### ITEMS:
◇ ◇ ◇ ◇
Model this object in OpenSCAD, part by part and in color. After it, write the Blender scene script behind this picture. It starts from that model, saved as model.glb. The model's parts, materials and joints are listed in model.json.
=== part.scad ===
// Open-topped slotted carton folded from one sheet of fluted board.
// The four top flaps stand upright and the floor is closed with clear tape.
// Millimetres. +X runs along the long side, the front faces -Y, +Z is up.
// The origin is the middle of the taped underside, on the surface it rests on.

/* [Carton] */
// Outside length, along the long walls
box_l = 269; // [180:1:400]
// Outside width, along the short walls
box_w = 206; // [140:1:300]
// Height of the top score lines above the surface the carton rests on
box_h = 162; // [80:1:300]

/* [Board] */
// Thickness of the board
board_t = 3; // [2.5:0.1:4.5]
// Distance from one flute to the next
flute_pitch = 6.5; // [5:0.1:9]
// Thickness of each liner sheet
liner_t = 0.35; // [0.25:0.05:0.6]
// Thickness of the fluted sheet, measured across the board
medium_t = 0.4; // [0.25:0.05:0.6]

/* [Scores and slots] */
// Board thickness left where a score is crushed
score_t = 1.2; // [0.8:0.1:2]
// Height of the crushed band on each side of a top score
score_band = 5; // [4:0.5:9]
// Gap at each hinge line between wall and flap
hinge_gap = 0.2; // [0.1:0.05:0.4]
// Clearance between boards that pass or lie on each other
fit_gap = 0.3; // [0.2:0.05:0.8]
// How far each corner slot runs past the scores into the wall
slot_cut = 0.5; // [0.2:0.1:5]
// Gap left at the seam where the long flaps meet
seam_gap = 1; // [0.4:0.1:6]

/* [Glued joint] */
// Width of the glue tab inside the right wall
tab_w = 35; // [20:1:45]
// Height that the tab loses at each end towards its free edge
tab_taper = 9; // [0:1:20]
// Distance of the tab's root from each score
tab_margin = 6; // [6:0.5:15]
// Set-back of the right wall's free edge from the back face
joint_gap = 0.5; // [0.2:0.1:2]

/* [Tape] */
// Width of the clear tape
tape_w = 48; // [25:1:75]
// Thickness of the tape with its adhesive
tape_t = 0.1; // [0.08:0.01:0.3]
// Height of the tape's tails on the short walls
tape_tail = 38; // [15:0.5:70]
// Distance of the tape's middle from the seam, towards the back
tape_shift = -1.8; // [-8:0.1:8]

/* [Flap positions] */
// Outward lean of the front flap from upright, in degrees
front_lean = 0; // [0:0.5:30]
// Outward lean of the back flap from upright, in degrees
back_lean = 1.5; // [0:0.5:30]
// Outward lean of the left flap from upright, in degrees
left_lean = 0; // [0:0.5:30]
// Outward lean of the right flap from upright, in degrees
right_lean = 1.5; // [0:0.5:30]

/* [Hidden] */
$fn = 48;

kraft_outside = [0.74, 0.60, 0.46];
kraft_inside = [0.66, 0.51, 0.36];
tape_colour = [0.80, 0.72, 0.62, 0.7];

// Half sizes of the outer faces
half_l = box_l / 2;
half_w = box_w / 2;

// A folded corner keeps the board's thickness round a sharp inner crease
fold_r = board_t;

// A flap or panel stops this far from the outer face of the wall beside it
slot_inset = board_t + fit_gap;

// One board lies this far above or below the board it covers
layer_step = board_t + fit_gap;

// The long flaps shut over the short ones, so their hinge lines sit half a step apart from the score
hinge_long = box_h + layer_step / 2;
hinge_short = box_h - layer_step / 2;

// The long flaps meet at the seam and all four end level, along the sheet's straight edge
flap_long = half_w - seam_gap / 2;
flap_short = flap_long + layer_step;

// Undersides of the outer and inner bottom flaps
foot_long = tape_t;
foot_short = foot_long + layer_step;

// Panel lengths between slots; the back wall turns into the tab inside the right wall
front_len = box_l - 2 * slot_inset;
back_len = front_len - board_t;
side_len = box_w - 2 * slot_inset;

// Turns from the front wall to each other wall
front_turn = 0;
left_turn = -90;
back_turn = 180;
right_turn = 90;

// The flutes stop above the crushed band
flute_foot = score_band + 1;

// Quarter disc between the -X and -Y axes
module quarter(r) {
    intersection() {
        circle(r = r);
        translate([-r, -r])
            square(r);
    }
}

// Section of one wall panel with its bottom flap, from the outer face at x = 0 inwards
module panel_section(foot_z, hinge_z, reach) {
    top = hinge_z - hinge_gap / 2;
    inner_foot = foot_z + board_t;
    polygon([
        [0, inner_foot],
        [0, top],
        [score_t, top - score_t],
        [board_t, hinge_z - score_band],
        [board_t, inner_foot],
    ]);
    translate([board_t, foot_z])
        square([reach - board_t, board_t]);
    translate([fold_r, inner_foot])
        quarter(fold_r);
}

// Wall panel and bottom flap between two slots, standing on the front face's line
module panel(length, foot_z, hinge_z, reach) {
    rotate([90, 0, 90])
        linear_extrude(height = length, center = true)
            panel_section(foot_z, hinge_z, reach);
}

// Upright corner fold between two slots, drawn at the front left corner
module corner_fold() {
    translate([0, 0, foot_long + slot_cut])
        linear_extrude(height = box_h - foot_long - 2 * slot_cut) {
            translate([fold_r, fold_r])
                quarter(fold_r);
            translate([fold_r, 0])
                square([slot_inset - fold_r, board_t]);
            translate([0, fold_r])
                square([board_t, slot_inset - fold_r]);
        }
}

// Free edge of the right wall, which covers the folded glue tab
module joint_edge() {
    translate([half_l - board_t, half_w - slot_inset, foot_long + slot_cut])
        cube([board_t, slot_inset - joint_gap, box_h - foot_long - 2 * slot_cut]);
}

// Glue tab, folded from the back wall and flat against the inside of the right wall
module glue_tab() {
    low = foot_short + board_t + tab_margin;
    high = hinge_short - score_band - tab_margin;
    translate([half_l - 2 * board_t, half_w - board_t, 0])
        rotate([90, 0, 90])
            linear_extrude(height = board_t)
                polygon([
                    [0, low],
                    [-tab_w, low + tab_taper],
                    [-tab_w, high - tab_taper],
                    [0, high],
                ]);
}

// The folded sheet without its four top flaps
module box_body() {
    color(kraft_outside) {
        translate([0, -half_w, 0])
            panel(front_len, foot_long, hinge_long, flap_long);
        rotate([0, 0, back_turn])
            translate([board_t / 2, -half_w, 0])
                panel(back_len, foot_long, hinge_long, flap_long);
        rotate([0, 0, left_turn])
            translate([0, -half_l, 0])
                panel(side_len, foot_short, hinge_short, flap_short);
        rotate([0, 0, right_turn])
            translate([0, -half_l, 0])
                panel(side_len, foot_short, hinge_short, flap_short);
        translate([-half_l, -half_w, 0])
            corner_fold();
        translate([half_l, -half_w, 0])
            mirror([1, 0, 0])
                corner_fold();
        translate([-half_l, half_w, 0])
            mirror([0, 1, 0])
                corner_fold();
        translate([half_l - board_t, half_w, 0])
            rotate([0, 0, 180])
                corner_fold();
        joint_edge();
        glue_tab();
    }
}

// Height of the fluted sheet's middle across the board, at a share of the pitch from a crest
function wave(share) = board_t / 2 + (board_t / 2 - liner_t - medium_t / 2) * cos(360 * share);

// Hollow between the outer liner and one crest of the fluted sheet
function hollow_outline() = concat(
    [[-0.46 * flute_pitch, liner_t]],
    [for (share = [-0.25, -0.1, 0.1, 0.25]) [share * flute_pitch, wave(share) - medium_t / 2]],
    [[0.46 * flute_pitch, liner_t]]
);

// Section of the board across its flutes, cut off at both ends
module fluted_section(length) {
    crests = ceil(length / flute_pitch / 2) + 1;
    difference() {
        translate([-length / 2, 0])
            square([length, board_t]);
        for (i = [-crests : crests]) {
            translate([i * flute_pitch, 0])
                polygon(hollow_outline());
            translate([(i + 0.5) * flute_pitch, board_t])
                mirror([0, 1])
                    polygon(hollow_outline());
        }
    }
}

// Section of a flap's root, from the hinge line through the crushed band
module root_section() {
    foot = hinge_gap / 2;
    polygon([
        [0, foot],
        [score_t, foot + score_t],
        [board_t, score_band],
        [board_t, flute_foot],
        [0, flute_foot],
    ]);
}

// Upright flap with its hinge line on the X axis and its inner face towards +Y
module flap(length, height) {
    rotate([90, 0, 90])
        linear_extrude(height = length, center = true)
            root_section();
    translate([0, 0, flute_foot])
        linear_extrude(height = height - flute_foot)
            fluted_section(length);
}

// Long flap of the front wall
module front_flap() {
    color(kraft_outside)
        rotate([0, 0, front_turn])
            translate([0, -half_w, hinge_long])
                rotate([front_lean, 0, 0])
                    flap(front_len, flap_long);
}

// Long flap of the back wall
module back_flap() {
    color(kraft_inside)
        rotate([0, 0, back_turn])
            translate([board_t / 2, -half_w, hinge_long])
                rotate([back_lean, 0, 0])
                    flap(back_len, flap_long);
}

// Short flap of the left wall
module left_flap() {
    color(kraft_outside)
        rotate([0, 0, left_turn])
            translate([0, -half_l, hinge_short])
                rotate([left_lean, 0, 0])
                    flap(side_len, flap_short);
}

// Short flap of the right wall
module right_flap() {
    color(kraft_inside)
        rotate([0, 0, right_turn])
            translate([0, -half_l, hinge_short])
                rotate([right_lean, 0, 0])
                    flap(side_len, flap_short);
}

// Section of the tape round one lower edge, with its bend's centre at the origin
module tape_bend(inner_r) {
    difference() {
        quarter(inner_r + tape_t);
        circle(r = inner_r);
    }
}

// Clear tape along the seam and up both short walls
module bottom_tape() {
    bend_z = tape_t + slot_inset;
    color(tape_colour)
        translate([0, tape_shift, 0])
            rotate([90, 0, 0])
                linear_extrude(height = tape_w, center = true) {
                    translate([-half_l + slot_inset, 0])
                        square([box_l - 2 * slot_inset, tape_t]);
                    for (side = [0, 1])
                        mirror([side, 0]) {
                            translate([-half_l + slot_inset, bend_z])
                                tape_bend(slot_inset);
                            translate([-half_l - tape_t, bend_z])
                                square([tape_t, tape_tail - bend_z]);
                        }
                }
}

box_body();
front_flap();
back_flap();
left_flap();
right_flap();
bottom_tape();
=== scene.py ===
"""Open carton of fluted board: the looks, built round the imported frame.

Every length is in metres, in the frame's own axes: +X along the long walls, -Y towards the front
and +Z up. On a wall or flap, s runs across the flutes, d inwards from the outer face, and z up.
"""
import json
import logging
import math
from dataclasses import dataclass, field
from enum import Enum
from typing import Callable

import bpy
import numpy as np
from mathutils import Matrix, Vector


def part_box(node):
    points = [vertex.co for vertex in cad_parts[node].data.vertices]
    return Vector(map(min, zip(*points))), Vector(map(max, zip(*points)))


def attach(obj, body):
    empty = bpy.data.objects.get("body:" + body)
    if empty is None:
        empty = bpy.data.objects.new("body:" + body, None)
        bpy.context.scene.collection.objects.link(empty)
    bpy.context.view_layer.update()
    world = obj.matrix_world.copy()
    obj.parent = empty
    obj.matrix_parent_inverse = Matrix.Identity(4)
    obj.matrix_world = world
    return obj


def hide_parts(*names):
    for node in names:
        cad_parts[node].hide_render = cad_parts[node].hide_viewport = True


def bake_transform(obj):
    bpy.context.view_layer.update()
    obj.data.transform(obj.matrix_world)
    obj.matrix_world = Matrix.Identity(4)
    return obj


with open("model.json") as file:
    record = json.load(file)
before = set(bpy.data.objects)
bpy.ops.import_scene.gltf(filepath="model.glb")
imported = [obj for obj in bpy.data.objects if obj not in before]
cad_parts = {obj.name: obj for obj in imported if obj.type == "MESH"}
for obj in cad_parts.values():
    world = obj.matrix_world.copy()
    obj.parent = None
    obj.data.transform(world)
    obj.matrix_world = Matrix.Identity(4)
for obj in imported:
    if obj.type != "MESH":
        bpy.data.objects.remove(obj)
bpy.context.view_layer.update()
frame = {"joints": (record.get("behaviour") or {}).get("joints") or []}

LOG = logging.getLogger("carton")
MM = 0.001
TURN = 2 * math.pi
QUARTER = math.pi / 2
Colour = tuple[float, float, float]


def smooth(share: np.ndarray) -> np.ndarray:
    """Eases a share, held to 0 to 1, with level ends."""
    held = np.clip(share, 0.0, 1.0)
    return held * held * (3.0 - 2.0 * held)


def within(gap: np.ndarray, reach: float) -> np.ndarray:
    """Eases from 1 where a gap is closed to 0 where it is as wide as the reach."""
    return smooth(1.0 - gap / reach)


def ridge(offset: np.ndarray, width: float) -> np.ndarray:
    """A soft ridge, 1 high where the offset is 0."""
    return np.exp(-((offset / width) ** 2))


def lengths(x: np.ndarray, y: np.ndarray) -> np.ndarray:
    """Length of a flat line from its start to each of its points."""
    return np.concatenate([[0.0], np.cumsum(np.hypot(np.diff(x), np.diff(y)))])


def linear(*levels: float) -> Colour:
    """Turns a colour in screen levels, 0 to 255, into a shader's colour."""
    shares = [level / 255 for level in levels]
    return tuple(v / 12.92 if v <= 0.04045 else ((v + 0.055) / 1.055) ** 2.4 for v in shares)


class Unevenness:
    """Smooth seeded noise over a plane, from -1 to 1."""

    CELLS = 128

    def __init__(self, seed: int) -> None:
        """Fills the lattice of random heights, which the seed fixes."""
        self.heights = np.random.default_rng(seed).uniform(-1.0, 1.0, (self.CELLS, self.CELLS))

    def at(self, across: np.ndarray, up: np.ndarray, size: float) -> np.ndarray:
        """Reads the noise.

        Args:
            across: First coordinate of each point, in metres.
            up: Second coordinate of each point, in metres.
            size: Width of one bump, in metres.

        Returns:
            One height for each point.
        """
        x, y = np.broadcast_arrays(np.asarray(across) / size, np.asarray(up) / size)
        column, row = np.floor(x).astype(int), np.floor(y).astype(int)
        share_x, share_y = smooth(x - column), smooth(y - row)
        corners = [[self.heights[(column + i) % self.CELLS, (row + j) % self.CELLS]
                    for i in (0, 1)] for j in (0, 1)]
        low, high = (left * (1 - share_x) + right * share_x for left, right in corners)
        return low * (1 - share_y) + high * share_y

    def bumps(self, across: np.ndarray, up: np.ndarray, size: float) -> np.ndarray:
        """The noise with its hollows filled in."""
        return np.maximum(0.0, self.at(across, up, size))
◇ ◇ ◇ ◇
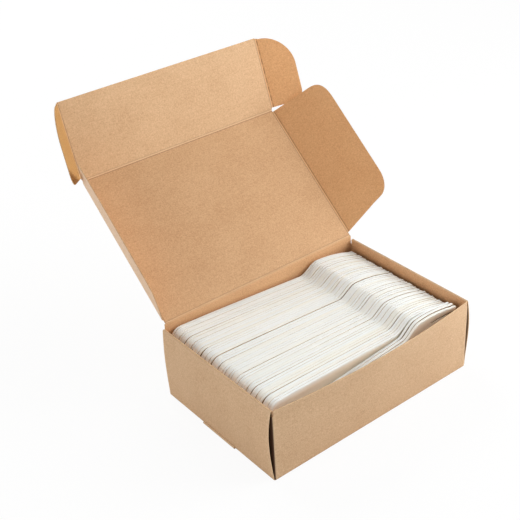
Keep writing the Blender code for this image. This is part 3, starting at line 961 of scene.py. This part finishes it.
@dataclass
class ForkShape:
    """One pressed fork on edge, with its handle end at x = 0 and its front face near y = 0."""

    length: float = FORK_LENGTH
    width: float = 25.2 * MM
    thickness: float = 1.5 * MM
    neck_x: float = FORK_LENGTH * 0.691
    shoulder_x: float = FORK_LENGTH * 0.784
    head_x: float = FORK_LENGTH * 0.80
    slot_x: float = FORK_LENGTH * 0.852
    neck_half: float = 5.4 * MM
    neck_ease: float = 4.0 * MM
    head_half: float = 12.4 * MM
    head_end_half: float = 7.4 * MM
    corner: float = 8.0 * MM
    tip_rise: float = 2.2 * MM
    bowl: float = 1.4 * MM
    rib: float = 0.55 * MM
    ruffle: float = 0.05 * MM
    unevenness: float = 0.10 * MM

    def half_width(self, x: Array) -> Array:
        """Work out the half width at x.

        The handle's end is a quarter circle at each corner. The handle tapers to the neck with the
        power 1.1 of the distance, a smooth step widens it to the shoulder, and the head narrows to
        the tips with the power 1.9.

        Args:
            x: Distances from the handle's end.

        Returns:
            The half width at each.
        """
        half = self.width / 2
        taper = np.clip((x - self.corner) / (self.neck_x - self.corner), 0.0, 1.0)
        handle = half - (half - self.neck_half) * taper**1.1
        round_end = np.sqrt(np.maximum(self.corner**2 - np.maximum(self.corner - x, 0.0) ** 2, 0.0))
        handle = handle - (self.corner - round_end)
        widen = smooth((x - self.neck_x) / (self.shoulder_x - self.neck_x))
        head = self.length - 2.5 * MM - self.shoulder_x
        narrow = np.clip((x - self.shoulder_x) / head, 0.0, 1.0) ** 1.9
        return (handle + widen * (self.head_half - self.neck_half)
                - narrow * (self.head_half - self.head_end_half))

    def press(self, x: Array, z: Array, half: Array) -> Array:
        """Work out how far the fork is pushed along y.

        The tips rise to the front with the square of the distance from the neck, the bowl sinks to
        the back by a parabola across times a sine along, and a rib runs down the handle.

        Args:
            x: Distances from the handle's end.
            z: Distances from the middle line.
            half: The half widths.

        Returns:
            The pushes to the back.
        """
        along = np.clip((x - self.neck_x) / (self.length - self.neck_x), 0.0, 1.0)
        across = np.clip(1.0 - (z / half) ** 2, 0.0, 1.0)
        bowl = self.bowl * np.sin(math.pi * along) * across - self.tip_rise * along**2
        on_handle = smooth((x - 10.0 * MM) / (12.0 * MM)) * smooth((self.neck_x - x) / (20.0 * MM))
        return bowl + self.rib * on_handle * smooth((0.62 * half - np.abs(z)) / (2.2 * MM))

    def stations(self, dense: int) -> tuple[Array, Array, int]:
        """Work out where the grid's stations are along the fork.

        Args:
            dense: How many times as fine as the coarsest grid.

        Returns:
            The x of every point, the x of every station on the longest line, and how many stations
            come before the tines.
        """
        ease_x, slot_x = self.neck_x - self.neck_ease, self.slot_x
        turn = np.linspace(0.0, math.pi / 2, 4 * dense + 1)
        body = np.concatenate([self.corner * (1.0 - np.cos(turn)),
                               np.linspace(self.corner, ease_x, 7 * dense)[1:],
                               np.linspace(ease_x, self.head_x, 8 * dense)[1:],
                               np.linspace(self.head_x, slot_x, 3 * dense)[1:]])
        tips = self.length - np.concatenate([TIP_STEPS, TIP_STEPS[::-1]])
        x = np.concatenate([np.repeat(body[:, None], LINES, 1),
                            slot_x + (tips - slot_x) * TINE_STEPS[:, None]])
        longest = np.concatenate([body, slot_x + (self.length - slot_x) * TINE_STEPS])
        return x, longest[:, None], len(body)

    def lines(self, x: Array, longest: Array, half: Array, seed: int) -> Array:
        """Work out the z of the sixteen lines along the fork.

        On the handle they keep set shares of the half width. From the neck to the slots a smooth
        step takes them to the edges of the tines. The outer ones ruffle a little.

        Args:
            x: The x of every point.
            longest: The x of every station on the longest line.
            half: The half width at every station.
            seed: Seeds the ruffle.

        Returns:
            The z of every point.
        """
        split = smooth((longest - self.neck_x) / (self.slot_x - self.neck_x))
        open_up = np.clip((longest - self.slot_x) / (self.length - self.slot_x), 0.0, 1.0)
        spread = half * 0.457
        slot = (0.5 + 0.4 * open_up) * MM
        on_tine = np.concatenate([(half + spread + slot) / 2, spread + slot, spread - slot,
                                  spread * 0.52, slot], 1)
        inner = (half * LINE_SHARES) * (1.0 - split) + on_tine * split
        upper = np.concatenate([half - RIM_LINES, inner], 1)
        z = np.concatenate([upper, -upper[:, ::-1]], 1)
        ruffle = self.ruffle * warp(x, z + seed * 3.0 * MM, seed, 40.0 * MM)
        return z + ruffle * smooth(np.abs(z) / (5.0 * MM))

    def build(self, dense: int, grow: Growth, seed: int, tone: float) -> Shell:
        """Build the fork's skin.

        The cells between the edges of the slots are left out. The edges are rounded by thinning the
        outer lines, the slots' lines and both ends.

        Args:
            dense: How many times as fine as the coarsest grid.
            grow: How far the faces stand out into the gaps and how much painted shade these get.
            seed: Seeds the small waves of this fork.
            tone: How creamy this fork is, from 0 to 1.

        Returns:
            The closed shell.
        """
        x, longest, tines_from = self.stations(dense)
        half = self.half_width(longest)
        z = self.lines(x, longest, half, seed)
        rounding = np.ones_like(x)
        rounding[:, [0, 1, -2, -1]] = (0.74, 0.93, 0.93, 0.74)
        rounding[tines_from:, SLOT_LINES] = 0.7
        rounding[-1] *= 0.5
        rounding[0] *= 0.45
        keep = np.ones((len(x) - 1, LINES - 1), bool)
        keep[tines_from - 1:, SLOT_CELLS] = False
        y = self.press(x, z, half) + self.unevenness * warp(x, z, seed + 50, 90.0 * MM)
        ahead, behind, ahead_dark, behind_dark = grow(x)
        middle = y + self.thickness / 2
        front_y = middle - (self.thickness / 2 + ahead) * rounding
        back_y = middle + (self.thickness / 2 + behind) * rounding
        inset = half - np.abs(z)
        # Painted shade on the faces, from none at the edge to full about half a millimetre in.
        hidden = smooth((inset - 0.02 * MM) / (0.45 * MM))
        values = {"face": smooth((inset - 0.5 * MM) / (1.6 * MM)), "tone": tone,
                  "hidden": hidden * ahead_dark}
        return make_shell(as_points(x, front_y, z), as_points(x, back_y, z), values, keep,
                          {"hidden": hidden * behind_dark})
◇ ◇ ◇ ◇
### PROBLEM REQUIREMENTS:
Using the entries above, give again exactly the lines from the line holding "Keep writing the" through the line holding "pressed fork on". Include both end lines and nothing else.

### SOLUTION BELOW:
Keep writing the Blender code for this image. This is part 3, starting at line 961 of scene.py. This part finishes it.
@dataclass
class ForkShape:
    """One pressed fork on edge, with its handle end at x = 0 and its front face near y = 0."""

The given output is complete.